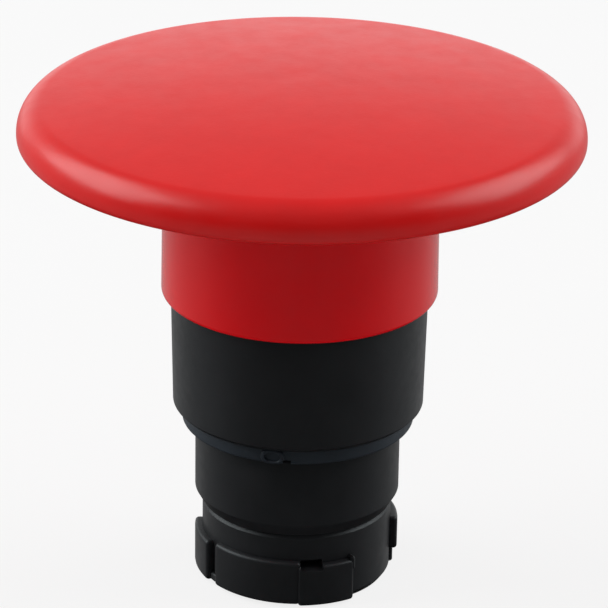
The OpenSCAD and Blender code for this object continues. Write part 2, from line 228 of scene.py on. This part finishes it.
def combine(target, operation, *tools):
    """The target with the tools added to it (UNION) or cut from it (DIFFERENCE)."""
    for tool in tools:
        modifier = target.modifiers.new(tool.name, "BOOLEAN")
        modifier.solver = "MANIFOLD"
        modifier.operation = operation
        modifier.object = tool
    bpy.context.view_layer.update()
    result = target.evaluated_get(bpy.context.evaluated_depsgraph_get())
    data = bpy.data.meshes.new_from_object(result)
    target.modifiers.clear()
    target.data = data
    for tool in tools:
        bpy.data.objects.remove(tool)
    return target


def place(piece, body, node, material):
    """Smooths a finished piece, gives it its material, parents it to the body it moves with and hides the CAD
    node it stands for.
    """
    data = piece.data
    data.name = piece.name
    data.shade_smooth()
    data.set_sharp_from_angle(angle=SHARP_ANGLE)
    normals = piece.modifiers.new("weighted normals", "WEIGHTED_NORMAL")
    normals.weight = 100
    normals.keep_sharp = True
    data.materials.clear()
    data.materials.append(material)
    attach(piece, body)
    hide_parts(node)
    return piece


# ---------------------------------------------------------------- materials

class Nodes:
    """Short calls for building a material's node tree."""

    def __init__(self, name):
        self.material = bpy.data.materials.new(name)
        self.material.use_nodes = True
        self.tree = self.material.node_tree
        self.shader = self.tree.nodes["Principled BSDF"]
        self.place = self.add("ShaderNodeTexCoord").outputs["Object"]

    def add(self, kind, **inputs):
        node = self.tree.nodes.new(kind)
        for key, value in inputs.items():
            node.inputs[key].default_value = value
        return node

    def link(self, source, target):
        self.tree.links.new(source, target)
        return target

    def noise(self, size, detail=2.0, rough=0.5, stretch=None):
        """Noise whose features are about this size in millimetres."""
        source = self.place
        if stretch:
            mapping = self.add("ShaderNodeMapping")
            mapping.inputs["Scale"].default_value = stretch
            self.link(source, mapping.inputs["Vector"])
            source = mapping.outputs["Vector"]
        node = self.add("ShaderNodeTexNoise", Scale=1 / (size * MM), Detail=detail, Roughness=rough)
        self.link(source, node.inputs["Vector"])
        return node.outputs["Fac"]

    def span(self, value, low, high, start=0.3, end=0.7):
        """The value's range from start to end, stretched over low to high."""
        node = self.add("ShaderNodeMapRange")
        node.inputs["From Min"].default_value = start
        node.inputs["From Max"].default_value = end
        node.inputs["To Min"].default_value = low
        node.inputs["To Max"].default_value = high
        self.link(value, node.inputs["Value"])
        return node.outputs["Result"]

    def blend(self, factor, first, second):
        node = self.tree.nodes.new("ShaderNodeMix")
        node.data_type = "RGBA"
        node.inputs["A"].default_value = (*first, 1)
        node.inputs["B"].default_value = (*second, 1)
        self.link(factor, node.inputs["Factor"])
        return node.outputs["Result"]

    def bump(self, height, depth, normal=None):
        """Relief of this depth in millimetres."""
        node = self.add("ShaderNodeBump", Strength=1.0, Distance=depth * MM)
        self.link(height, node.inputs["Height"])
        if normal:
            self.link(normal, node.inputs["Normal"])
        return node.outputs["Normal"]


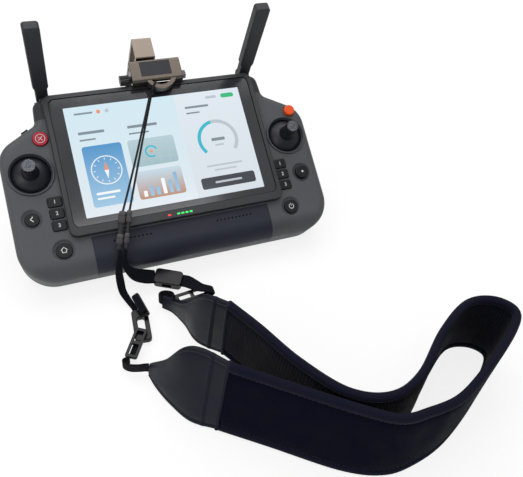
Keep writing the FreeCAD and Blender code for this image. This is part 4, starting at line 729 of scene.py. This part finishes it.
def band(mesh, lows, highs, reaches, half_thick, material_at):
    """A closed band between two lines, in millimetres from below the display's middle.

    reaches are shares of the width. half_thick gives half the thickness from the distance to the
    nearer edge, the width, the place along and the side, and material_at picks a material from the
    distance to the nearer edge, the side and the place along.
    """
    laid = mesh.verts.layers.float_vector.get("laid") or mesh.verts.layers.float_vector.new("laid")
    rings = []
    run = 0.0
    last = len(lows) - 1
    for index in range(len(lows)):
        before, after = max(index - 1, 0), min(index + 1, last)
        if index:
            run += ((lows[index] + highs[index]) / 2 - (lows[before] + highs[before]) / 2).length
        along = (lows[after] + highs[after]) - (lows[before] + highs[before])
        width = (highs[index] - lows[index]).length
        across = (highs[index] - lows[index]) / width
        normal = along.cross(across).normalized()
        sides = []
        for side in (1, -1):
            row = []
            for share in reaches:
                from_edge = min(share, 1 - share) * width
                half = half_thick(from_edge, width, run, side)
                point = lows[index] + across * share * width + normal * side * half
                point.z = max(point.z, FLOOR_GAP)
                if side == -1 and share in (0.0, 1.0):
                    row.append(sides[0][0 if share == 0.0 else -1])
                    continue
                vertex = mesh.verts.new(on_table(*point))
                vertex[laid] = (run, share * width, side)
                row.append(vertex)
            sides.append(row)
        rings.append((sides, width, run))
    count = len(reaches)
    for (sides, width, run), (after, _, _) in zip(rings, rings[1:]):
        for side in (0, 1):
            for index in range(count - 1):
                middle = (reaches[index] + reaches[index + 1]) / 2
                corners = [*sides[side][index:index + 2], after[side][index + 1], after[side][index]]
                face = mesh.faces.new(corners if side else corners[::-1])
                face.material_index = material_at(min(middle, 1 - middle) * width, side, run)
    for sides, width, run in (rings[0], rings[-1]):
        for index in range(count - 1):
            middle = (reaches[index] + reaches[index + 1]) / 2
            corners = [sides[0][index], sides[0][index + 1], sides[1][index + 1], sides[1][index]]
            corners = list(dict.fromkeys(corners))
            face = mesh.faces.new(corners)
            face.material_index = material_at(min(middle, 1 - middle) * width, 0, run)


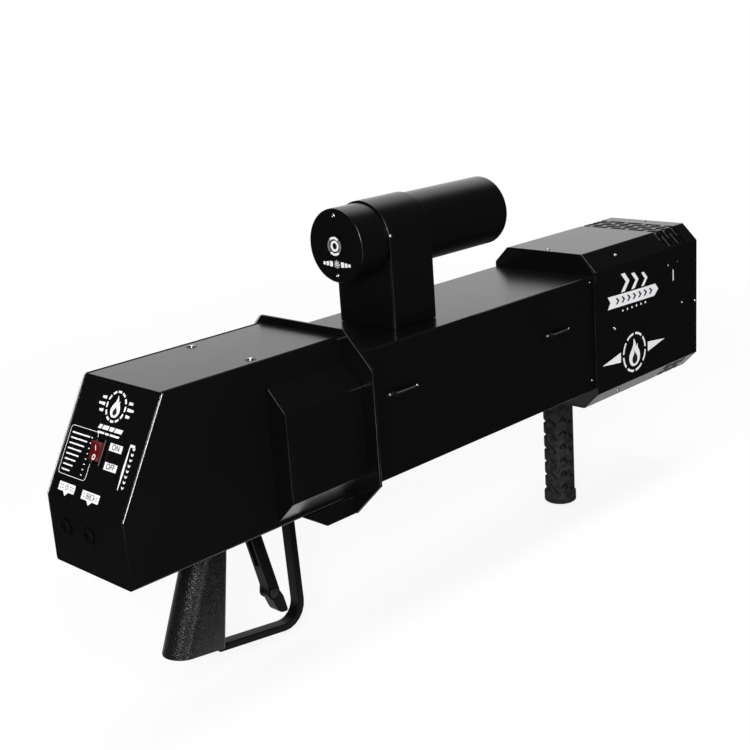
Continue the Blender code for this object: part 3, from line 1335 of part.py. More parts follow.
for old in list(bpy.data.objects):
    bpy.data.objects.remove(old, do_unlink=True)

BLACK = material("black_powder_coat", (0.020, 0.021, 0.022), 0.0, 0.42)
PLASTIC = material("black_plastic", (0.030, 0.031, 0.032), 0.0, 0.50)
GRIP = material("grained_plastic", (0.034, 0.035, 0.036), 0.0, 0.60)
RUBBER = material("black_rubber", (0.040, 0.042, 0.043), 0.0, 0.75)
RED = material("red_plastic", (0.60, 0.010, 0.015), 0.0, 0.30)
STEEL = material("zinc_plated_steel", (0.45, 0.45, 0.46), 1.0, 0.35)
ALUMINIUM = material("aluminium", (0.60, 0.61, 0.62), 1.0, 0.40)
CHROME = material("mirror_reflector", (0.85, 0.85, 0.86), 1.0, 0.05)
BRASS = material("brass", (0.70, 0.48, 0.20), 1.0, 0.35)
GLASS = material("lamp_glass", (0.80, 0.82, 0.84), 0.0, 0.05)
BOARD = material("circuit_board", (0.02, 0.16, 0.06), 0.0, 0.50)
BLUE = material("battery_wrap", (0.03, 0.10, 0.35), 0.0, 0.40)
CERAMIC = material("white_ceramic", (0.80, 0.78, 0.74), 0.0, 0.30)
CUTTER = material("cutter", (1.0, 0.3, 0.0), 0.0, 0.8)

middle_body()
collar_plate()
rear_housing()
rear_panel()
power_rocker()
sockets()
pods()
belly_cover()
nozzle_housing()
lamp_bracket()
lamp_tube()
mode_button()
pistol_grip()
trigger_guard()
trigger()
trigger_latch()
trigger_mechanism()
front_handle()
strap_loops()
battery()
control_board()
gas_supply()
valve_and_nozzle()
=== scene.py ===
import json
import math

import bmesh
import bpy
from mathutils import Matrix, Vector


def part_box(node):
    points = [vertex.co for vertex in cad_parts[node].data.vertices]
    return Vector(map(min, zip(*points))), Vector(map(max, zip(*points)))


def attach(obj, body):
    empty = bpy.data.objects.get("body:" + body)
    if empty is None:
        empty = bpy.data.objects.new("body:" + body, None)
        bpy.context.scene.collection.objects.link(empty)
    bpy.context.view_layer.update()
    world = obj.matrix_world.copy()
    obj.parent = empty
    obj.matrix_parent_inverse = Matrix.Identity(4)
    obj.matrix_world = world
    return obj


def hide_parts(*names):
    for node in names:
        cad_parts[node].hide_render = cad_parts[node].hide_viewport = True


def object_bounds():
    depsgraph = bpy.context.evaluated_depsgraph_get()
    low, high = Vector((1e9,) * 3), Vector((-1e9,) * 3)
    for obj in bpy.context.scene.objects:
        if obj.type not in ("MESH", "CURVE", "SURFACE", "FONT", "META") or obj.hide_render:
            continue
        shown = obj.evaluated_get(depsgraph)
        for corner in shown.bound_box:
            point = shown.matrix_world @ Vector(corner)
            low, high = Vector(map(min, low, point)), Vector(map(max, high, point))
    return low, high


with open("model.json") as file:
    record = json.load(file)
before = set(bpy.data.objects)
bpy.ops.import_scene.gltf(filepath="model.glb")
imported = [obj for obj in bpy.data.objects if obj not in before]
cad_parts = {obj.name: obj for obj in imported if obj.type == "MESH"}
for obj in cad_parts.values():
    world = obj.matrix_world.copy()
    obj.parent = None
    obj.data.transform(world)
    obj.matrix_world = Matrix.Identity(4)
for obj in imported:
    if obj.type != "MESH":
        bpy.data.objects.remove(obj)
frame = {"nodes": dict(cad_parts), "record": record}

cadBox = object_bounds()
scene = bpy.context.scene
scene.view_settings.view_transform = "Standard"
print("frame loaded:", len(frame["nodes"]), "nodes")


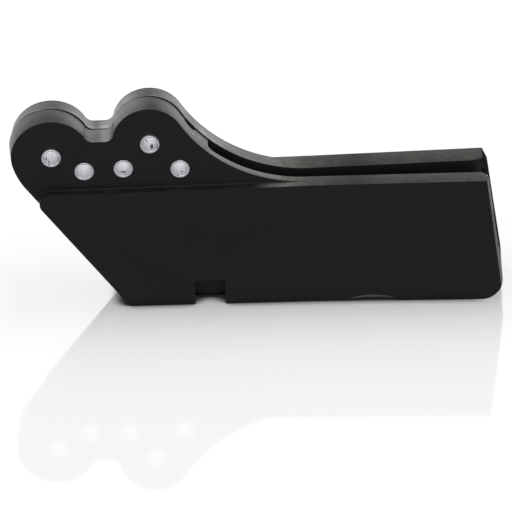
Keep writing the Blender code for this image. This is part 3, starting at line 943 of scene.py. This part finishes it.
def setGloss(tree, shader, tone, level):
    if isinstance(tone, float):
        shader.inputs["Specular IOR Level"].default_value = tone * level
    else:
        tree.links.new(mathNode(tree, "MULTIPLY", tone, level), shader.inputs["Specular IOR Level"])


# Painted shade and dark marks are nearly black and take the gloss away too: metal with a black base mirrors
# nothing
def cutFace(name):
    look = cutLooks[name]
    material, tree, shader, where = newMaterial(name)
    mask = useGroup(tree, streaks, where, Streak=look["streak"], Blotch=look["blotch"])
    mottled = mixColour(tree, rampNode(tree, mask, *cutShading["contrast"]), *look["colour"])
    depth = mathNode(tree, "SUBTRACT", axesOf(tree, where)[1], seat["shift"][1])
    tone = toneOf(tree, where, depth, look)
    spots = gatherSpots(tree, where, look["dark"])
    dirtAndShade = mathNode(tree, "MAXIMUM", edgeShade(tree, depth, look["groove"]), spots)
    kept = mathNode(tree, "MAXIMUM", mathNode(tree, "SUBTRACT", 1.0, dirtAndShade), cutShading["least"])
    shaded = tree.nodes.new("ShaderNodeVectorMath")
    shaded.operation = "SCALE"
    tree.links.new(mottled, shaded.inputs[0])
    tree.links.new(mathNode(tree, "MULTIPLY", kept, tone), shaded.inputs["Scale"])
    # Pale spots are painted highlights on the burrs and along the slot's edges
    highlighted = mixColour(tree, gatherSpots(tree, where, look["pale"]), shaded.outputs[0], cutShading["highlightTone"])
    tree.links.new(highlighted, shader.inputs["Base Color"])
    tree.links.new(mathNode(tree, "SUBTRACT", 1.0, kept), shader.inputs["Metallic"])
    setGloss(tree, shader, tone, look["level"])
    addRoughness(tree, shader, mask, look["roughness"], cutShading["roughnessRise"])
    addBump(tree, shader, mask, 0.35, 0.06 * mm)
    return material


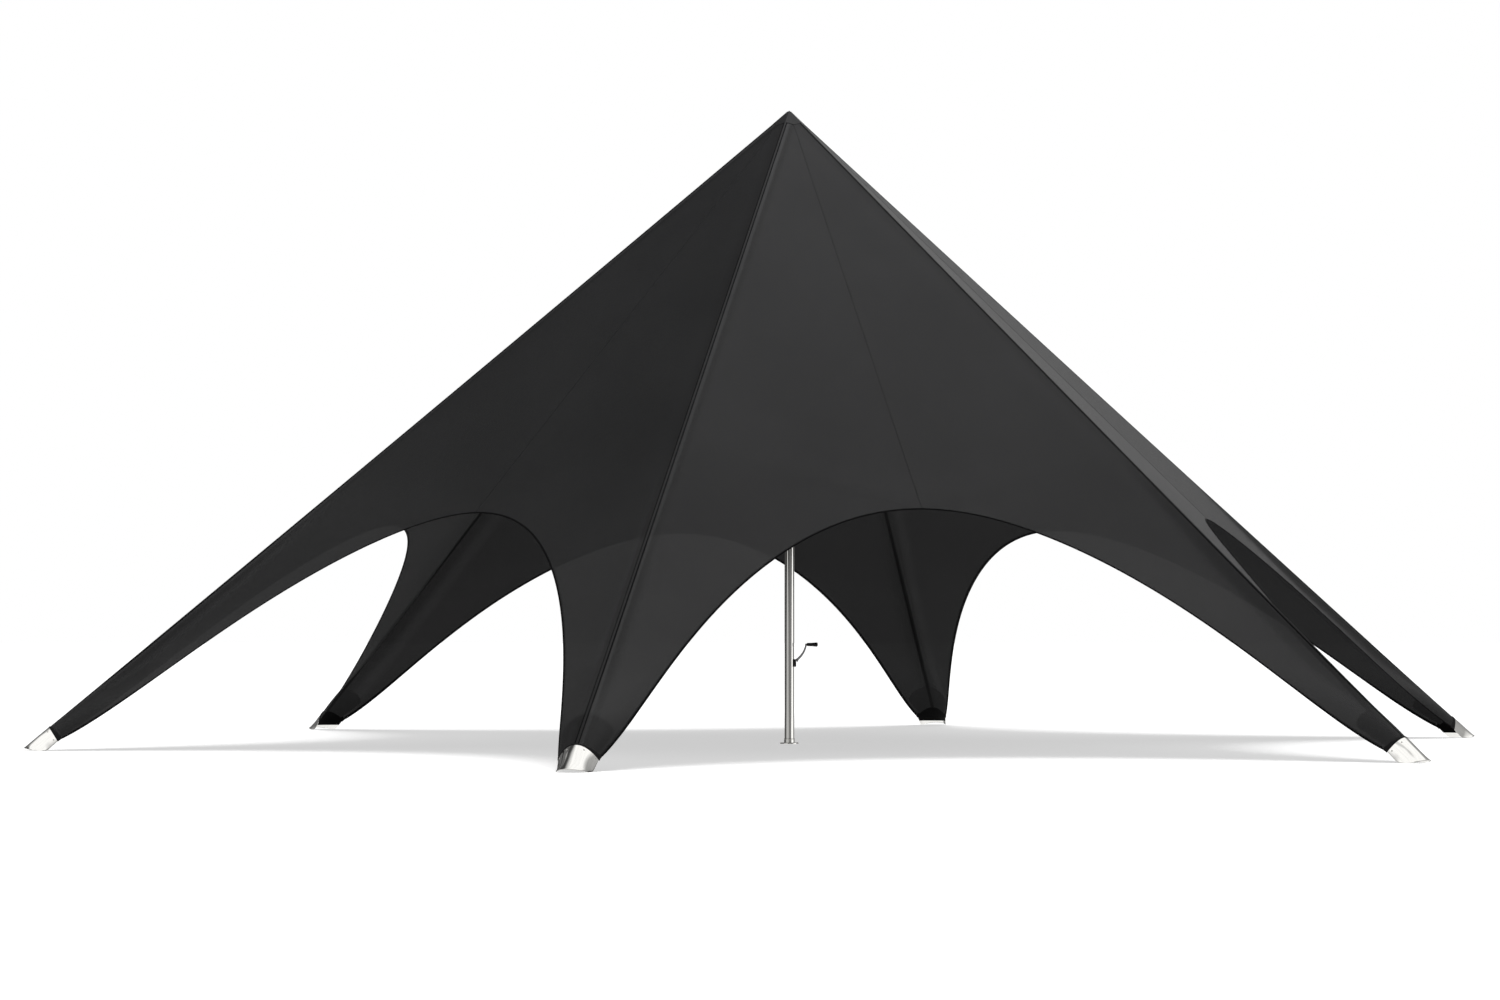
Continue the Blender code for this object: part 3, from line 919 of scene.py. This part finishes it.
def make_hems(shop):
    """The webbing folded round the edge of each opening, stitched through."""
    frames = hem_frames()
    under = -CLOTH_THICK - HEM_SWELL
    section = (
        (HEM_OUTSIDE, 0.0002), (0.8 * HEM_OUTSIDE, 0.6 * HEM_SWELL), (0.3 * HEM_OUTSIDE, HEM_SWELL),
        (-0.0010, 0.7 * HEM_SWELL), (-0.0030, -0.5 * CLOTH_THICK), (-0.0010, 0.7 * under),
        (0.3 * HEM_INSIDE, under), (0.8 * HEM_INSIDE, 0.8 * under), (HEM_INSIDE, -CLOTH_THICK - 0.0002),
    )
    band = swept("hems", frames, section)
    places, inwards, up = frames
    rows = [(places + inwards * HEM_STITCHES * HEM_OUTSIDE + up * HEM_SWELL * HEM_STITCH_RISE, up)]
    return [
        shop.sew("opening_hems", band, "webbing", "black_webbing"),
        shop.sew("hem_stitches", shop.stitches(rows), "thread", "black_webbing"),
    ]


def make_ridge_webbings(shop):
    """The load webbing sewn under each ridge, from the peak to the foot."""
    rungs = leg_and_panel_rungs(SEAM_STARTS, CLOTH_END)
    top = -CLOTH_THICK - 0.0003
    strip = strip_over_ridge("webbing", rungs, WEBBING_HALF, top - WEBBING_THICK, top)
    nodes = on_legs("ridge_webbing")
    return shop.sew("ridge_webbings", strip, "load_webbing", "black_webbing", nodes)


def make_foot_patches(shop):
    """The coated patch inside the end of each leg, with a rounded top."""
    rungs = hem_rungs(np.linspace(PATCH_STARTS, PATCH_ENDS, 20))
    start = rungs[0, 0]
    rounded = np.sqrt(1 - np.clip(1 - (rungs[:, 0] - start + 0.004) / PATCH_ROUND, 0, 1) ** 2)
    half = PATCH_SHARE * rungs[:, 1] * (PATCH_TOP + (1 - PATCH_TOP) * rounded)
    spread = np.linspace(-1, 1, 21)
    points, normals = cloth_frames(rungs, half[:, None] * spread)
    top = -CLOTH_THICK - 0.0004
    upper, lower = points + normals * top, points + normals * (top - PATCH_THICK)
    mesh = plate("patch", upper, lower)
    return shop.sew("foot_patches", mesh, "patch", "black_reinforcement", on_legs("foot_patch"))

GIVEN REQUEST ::
Retype, word for word, every line from the line with "middle_body()" to the line with "for node in", inclusive. Add nothing.

ANSWER TO THE TASK ::
middle_body()
collar_plate()
rear_housing()
rear_panel()
power_rocker()
sockets()
pods()
belly_cover()
nozzle_housing()
lamp_bracket()
lamp_tube()
mode_button()
pistol_grip()
trigger_guard()
trigger()
trigger_latch()
trigger_mechanism()
front_handle()
strap_loops()
battery()
control_board()
gas_supply()
valve_and_nozzle()
=== scene.py ===
import json
import math

import bmesh
import bpy
from mathutils import Matrix, Vector


def part_box(node):
    points = [vertex.co for vertex in cad_parts[node].data.vertices]
    return Vector(map(min, zip(*points))), Vector(map(max, zip(*points)))


def attach(obj, body):
    empty = bpy.data.objects.get("body:" + body)
    if empty is None:
        empty = bpy.data.objects.new("body:" + body, None)
        bpy.context.scene.collection.objects.link(empty)
    bpy.context.view_layer.update()
    world = obj.matrix_world.copy()
    obj.parent = empty
    obj.matrix_parent_inverse = Matrix.Identity(4)
    obj.matrix_world = world
    return obj


def hide_parts(*names):
    for node in names:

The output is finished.